As she listened to the humanistic teachings of Nichiren Buddhism and the pacifist stand of the Soka Gakkai, Setsuko was convinced that this Buddhism is the answer to what she had been looking for all these years. She decided to take up faith in May 1982.

Since her conversion, Setsuko joyfully immersed herself in Gakkai activities based on her sincere resolve to spread the Daishonin’s teachings in her community. However, as old and conservative local customs were deeply rooted in Setsuko’s village, from the day she became a Soka Gakkai member, the villagers stopped patronizing her grocery store. For the following six months, not a single customer stepped into Setsuko’s store.

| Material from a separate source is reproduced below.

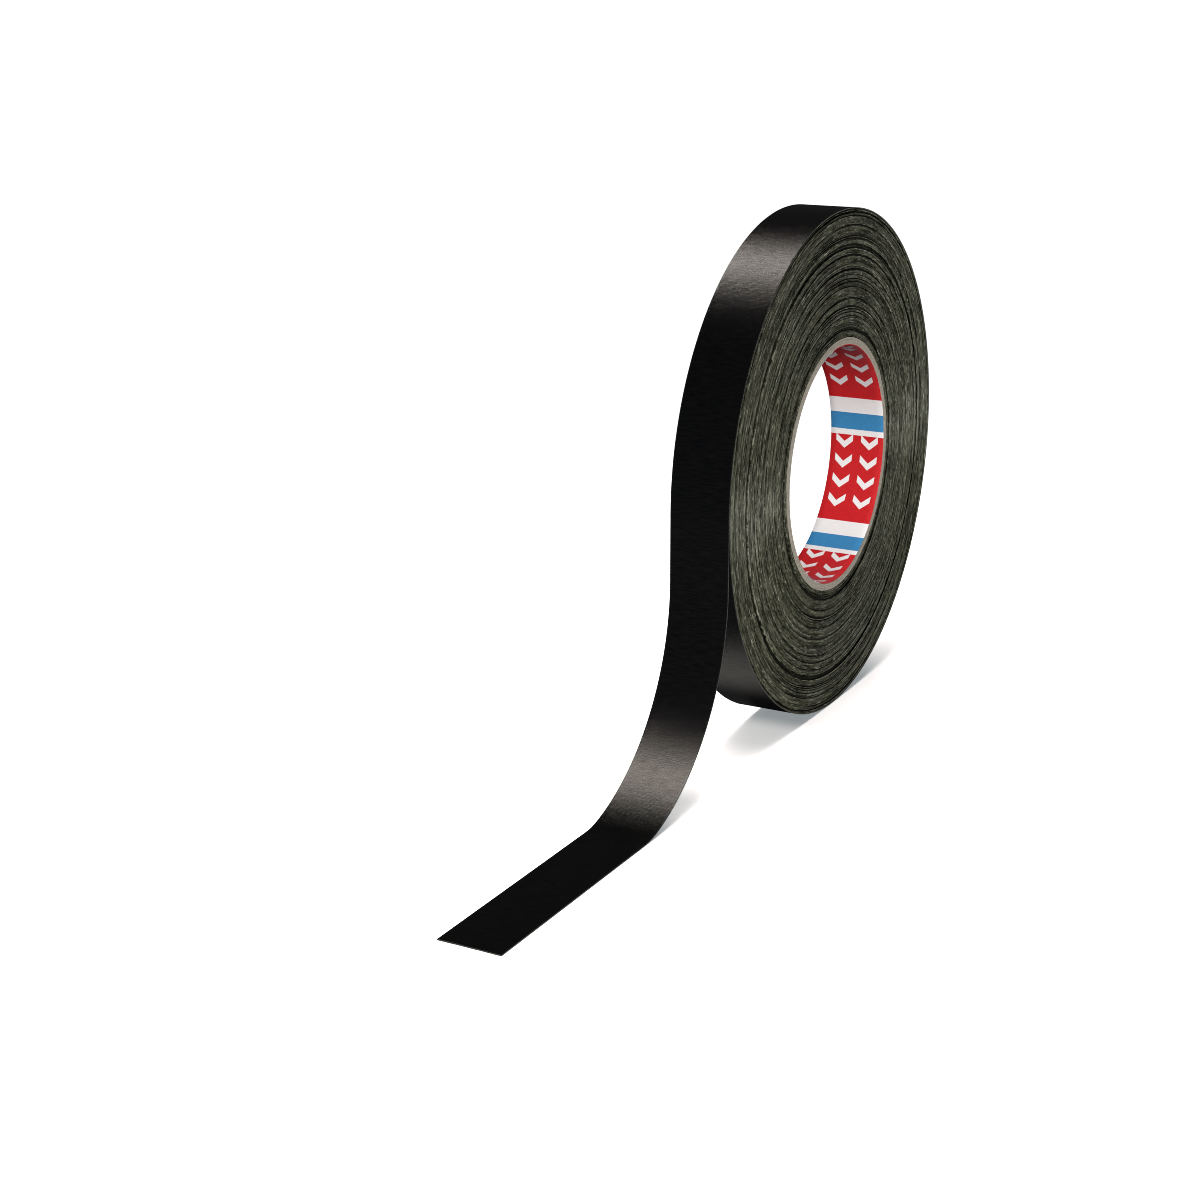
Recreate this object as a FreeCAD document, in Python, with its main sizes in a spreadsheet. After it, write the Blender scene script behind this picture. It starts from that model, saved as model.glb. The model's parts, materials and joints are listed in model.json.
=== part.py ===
import FreeCAD, Part
import math
import os
import Sketcher

# A roll of narrow black coated-cloth duct tape on a paperboard core, standing on
# its tread, with a free tail that leaves the roll at the left and runs down to
# the floor. Millimetres. Origin: centre of the core's bore, half way across the
# tape width. +Y runs along the roll's axis, +Z is up, the tail runs towards -X.

doc = FreeCAD.newDocument("tape_roll")

# ---------------------------------------------------------- driving dimensions
# alias, value, note
DIMENSIONS = [
    ("tape_width", 19.0, "width of the strip and of the core"),
    ("roll_radius", 80.8, "outermost coating surface, at the peel line"),
    ("coating", 0.07, "face coating of the strip"),
    ("cloth", 0.15, "woven cotton carrier of the strip"),
    ("adhesive", 0.09, "rubber adhesive of the strip"),
    ("turn_gap", 0.05, "free space where the outer turn overlaps its own start"),
    ("pack_gap", 0.05, "running clearance between wound tape and outer turn"),
    ("bore_radius", 38.1, "three inch core, inside the printed liner"),
    ("liner", 0.15, "printed paper liner"),
    ("ply", 0.75, "one of the three paperboard plies of the core"),
    ("bend_radius", 62.0, "main bend of the tail, on the coating"),
    ("bend_angle", 73.3, "turn of the main bend, in degrees"),
    ("landing_radius", 26.7, "short bend where the tail meets the floor"),
    ("flat_split", 170.5, "from the axis to the slit in the flat tail"),
    ("tail_tip", 208.3, "from the axis to the square-cut tip"),
    ("link_gap", 0.05, "slit between two neighbouring links of the tail"),
    ("groove_depth", 0.12, "how far the turns between ridges stand back"),
    ("groove_width", 0.62, "two turns of the strip"),
]
sheet = doc.addObject("Spreadsheet::Sheet", "Params")
for row, (alias, value, note) in enumerate(DIMENSIONS, start=1):
    sheet.set("A%d" % row, alias)
    sheet.set("B%d" % row, repr(value))
    sheet.set("C%d" % row, note)
    sheet.setAlias("B%d" % row, alias)
doc.recompute()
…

But she was not in the least affected. No matter how harsh the criticism and verbal abuse she was subjected to and no matter how her villagers despised her, Setsuko felt that they were nothing compared to the hellish conditions she experienced during the war. Despite the harsh adversities, Setsuko’s life was always filled with joy. She had finally found her mission – to devote her life to the lofty cause of kosen-rufu.

At the age of 52, Setsuko successfully obtained a driving license as she felt that moving around the village without a car to propagate the Daishonin’s teachings posed a grave hindrance. She also volunteered to help deliver the Seikyo Shimbun, the Soka Gakkai daily paper. Till today, she wakes up at 4am to deliver the Seikyo Shimbun to members and friends in her beloved community.

Through her tireless dedication to her practice, not only has she been able to establish a harmonious family of faith, every one of her family member is now cheerfully contribution to the happiness of others as leaders of kosen-rufu. Setsuko’s greatest joy is that her grandson has been accepted by Soka University in Tokyo and is presently studying there. Since her conversion, Setsuko’s propagation efforts never failed to bear fruits every year and today, she is a well-respected and trusted individual in her village. The fact that some 70 to 80 friends form the village gather happily for the annual Women Division District General Meeting at Setsuko’s invitation bears testament to this.

The harsh prejudice against Setsuko and her practice has been completely transformed through her and her husband’s humanistic, warm and caring behaviour. Business at her store prospered and through this benefit, she was able to build a three-storey concrete building. The first and second levels are used as their shop while the third level is a venue for kosen-rufu activities with a capacity of 100. President Ikeda named this venue “Magnificent Cherry Blossoms Centre”.

Setsuko even built an annex building which she used top open a food mart. With the completion of this annex, Setsuko’s store has become the “department store of the village” – the most popular place among the villagers for “one can get anything he or she needs all at one single stop”. In addition, Setsuko has reserved a cosy corner on the first level of her annex building to be used as a “mini parlour” where dialogues on Buddhism can be held over a cup of tea any time of the day. The villagers can also watch videotapes on the activities of the Soka Gakkai at the parlour.

President Ikeda once said in his guidance, “The widespread propagation of the Mystic Law cannot be achieved automatically, just by letting nature takes its course. Without making an effort to share Buddhism with others, the teachings of the Mystic Law will never be conveyed. Without taking action to convey and to share, there is no way that the Mystic Law will spread.”

One’s wish to transform one’s personal or family karma is expressed in the act of offering prayers and taking actions for kosen-rufu. Nothing will go to waste in our efforts for kosen-rufu. In this sense, there is no life loftier than one dedicated to kosen-rufu.

With our goals set on 2010, the 80th anniversary of the Soka Gakkai, let us take courageous action to share Buddhism with others and advance the kosen-rufu movement in our respective community.